**Job**
Extract all lines in the data that contain the word "frame".

**Information provided**
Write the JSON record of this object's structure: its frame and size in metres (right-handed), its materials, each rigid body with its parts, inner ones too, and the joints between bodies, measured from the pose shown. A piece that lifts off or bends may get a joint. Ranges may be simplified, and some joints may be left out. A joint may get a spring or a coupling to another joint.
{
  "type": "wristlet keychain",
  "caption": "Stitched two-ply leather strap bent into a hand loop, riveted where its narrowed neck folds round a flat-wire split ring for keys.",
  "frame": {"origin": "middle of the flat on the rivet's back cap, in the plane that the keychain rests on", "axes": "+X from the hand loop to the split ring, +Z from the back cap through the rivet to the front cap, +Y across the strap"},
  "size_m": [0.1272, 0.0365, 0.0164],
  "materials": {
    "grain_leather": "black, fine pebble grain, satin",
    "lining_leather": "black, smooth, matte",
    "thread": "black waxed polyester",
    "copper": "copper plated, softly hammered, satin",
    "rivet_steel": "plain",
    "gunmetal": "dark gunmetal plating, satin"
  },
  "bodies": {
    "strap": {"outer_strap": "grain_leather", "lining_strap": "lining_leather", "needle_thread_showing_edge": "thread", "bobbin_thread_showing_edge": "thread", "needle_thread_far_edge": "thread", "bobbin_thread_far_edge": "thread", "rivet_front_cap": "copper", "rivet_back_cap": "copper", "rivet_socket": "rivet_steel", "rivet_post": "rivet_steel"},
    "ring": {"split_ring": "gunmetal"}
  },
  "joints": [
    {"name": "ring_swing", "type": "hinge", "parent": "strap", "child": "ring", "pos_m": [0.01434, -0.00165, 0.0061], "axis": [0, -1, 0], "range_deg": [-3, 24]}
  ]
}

**The result**
Write the JSON record of this object's structure: its frame and size in metres (right-handed), its materials, each rigid body with its parts, inner ones too, and the joints between bodies, measured from the pose shown. A piece that lifts off or bends may get a joint. Ranges may be simplified, and some joints may be left out. A joint may get a spring or a coupling to another joint.
  "frame": {"origin": "middle of the flat on the rivet's back cap, in the plane that the keychain rests on", "axes": "+X from the hand loop to the split ring, +Z from the back cap through the rivet to the front cap, +Y across the strap"},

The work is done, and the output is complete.